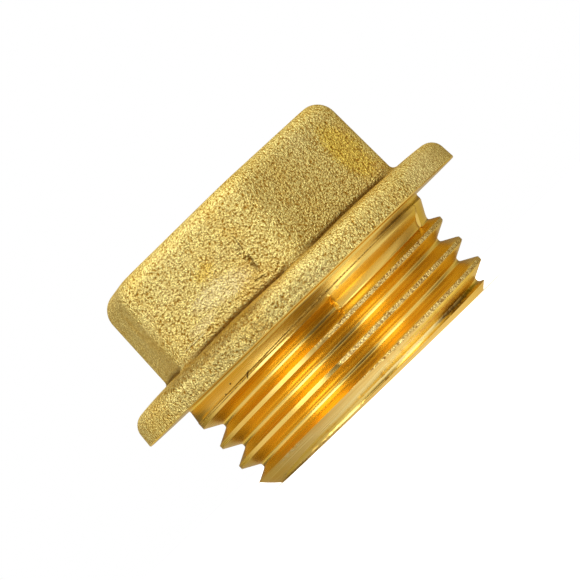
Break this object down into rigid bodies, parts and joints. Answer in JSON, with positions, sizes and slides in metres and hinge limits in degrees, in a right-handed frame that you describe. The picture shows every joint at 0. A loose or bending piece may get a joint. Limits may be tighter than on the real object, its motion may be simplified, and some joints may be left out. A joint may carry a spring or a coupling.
{
  "type": "pipe plug",
  "caption": "Hexagon-headed pipe plug with a round flange, a turned seat under it and an external parallel pipe thread, hollow from the thread end.",
  "frame": {"origin": "centre of the sealing face, which is the flange's turned underside, on the thread's axis", "axes": "+Z along the thread's axis from the thread end to the head, with two of the head's corners on X"},
  "size_m": [0.0276, 0.0276, 0.0167],
  "materials": {
    "brass": "blasted forging skin on the head and the flange's rim, turned and cut metal from the seat down to the thread end"
  },
  "bodies": {
    "root": {"plug": "brass"}
  },
  "joints": []
}
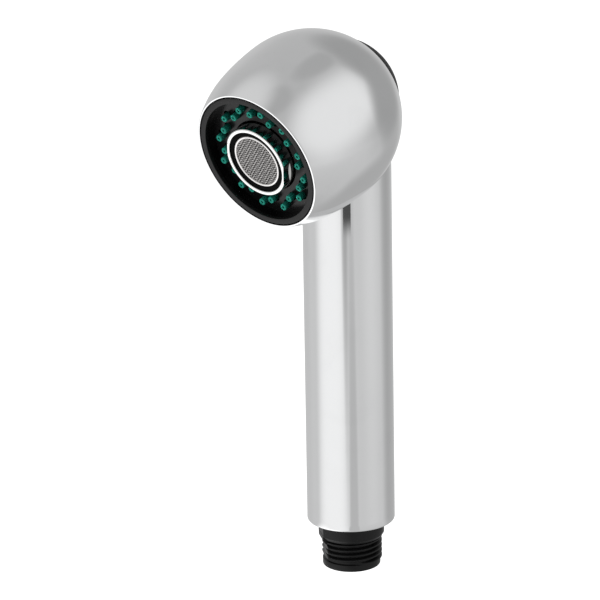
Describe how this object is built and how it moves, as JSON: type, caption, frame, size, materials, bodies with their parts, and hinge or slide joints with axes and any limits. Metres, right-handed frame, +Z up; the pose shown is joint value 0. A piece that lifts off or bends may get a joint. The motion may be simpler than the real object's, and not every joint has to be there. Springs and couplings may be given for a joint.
{
  "type": "handheld bath sprayer",
  "caption": "Handheld bath sprayer with an egg-shaped spray head, stream and spray changeover by a rear button, and a threaded inlet below a round handle.",
  "frame": {"origin": "centre of the inlet thread's end face", "axes": "+Z up the handle, spray face towards -Y, +X across the handle"},
  "size_m": [0.0602, 0.0679, 0.192],
  "materials": {
    "chrome_shell": "bright chrome plate on moulded plastic",
    "chrome_housing": "polished chrome",
    "black_plastic": "fine moulded texture",
    "gloss_black": "smooth moulded gloss",
    "dark_grey_plastic": "matt",
    "black_rubber": "smooth",
    "teal_silicone": "soft satin silicone",
    "inner_plastic": "natural acetal",
    "pale_plastic": "natural acetal",
    "spring_steel": "drawn stainless wire",
    "steel_mesh": "woven stainless wire",
    "brass": "turned"
  },
  "bodies": {
    "handset": {"head_shell": "chrome_shell", "handle_sleeve": "chrome_shell", "inlet_tube": "black_plastic", "riser_washer": "black_rubber", "inlet_filter": "pale_plastic", "check_valve_body": "pale_plastic", "check_valve_guide": "pale_plastic", "check_valve_spring": "spring_steel", "valve_body": "inner_plastic", "gland_cap": "inner_plastic", "cap_seal": "black_rubber", "stem_seal": "black_rubber", "rear_seat_ring": "inner_plastic", "return_spring": "spring_steel", "face_plate": "gloss_black", "nozzle_mat": "teal_silicone", "bumper_ring": "dark_grey_plastic"},
    "diverter": {"rear_button": "gloss_black", "diverter_stem": "brass", "diverter_washers": "black_rubber", "aerator_carrier": "inner_plastic", "carrier_seal": "black_rubber", "aerator_housing": "chrome_housing", "aerator_gasket": "black_rubber", "aerator_cage": "black_plastic", "aerator_core": "black_plastic", "aerator_screen": "steel_mesh", "aerator_rim": "steel_mesh", "aerator_mesh": "steel_mesh"},
    "check_poppet": {"check_valve_poppet": "pale_plastic", "check_valve_seal": "black_rubber"}
  },
  "joints": [
    {"name": "button_press", "type": "slide", "parent": "handset", "child": "diverter", "axis": [0, -0.9537, -0.3007], "range_m": [0, 0.0035], "stiffness_N_per_m": 700, "springref_m": -0.0042, "deforming": ["return_spring"]},
    {"name": "check_valve_lift", "type": "slide", "parent": "handset", "child": "check_poppet", "axis": [0, 0, 1], "range_m": [0, 0.003], "stiffness_N_per_m": 40, "springref_m": -0.003, "deforming": ["check_valve_spring"]}
  ]
}
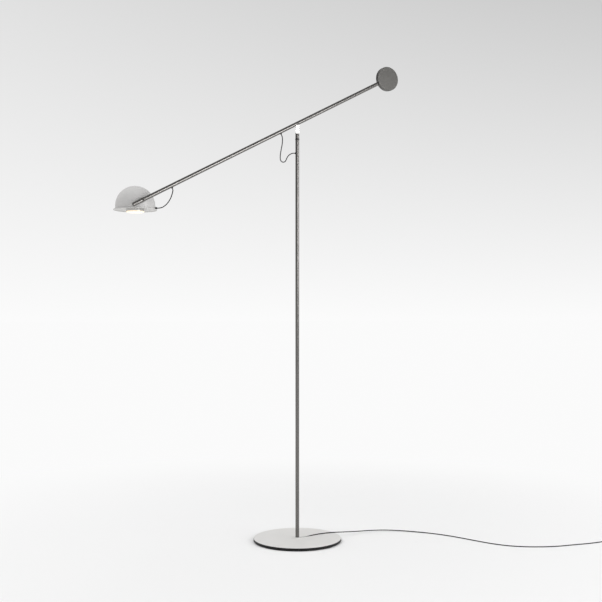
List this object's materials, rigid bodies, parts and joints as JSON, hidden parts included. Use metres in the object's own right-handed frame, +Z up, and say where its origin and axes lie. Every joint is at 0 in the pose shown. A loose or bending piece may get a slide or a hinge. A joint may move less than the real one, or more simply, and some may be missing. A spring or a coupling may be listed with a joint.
{
  "type": "adjustable arm floor lamp",
  "caption": "Floor lamp with a round weighted base, a thin pole and a swivelling, tilting arm balanced between a disc counterweight and a domed light.",
  "frame": {"origin": "on the floor at the centre of the base's underside, under the pole's axis", "axes": "+Z up along the pole; at rest the arm lies in the XZ plane with the counterweight towards +X and the light towards -X; the dome is on the arm's +Y side"},
  "size_m": [1.6415, 0.6386, 1.5573],
  "materials": {
    "black_rubber": "matte",
    "black_steel": "satin",
    "pale_painted_steel": "satin",
    "zinc_steel": "satin",
    "satin_nickel_tube": "satin",
    "black_acetal": "matte",
    "bright_aluminium": "satin",
    "machined_steel": "satin",
    "grey_disc_steel": "satin",
    "painted_shade": "satin",
    "white_reflector": "satin",
    "opal_acrylic": "matte",
    "circuit_board": "matte",
    "led_phosphor": "matte",
    "raw_aluminium": "satin",
    "black_lead": "satin",
    "black_plastic": "satin",
    "brass_pin": "satin",
    "grey_nylon": "matte",
    "fibre": "matte"
  },
  "bodies": {
    "stand": {"base_pad": "black_rubber", "base_plate": "black_steel", "base_cover": "pale_painted_steel", "foot_nipple": "zinc_steel", "foot_washer": "zinc_steel", "foot_nut": "zinc_steel", "foot_flange": "pale_painted_steel", "pole_tube": "satin_nickel_tube", "pole_grommet": "black_rubber", "swivel_socket": "satin_nickel_tube", "swivel_stop_screw": "black_steel", "pole_lead": "black_lead", "loop_lead_lower": "black_lead", "supply_lead": "black_lead", "lead_coil": "black_lead", "plug_lead": "black_lead", "adaptor_body": "black_plastic", "adaptor_relief": "black_rubber", "adaptor_pins": "brass_pin"},
    "swivel": {"swivel_washer": "black_acetal", "swivel_spindle": "machined_steel", "swivel_collar": "satin_nickel_tube", "neck_plate": "bright_aluminium", "loop_lead_upper": "black_lead"},
    "arm": {"arm_tube": "satin_nickel_tube", "pivot_block": "machined_steel", "friction_washers": "fibre", "tilt_screw": "black_steel", "tilt_nut": "black_steel", "arm_grommets": "black_rubber", "arm_tip_cap": "satin_nickel_tube", "saddle_washer": "black_acetal", "head_screw": "black_steel", "counterweight_stud": "satin_nickel_tube", "counterweight_disc": "grey_disc_steel", "counterweight_lock_screw": "black_steel", "arm_lead": "black_lead", "head_lead": "black_lead"},
    "head": {"head_friction_washer": "black_acetal", "head_hub": "satin_nickel_tube", "hub_backing_washer": "zinc_steel", "hub_nut": "zinc_steel", "dome_shade": "painted_shade", "brim_dish": "white_reflector", "diffuser": "opal_acrylic", "led_board": "circuit_board", "led_chips": "led_phosphor", "heat_sink": "raw_aluminium", "sink_screws": "zinc_steel", "head_gland": "black_rubber", "terminal_block": "grey_nylon", "head_inner_lead": "black_lead"}
  },
  "joints": [
    {"name": "arm_swivel", "type": "hinge", "parent": "stand", "child": "swivel", "pos_m": [0, 0, 1.2864], "axis": [0, 0, 1], "range_deg": [-145, 145], "deforming": ["loop_lead_lower"]},
    {"name": "arm_tilt", "type": "hinge", "parent": "swivel", "child": "arm", "pos_m": [0, 0, 1.337], "axis": [0, 1, 0], "range_deg": [-22, 60], "deforming": ["loop_lead_upper"]},
    {"name": "head_tilt", "type": "hinge", "parent": "arm", "child": "head", "pos_m": [-0.513, 0.014, 1.06423], "axis": [0, 1, 0], "range_deg": [-80, 8], "deforming": ["head_lead"]}
  ]
}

-------------------------

■ TASK PROMPT:
Identify each line in the records above containing the word "that"; copy those lines.

■ WRITTEN RESPONSE:
Break this object down into rigid bodies, parts and joints. Answer in JSON, with positions, sizes and slides in metres and hinge limits in degrees, in a right-handed frame that you describe. The picture shows every joint at 0. A loose or bending piece may get a joint. Limits may be tighter than on the real object, its motion may be simplified, and some joints may be left out. A joint may carry a spring or a coupling.
Describe how this object is built and how it moves, as JSON: type, caption, frame, size, materials, bodies with their parts, and hinge or slide joints with axes and any limits. Metres, right-handed frame, +Z up; the pose shown is joint value 0. A piece that lifts off or bends may get a joint. The motion may be simpler than the real object's, and not every joint has to be there. Springs and couplings may be given for a joint.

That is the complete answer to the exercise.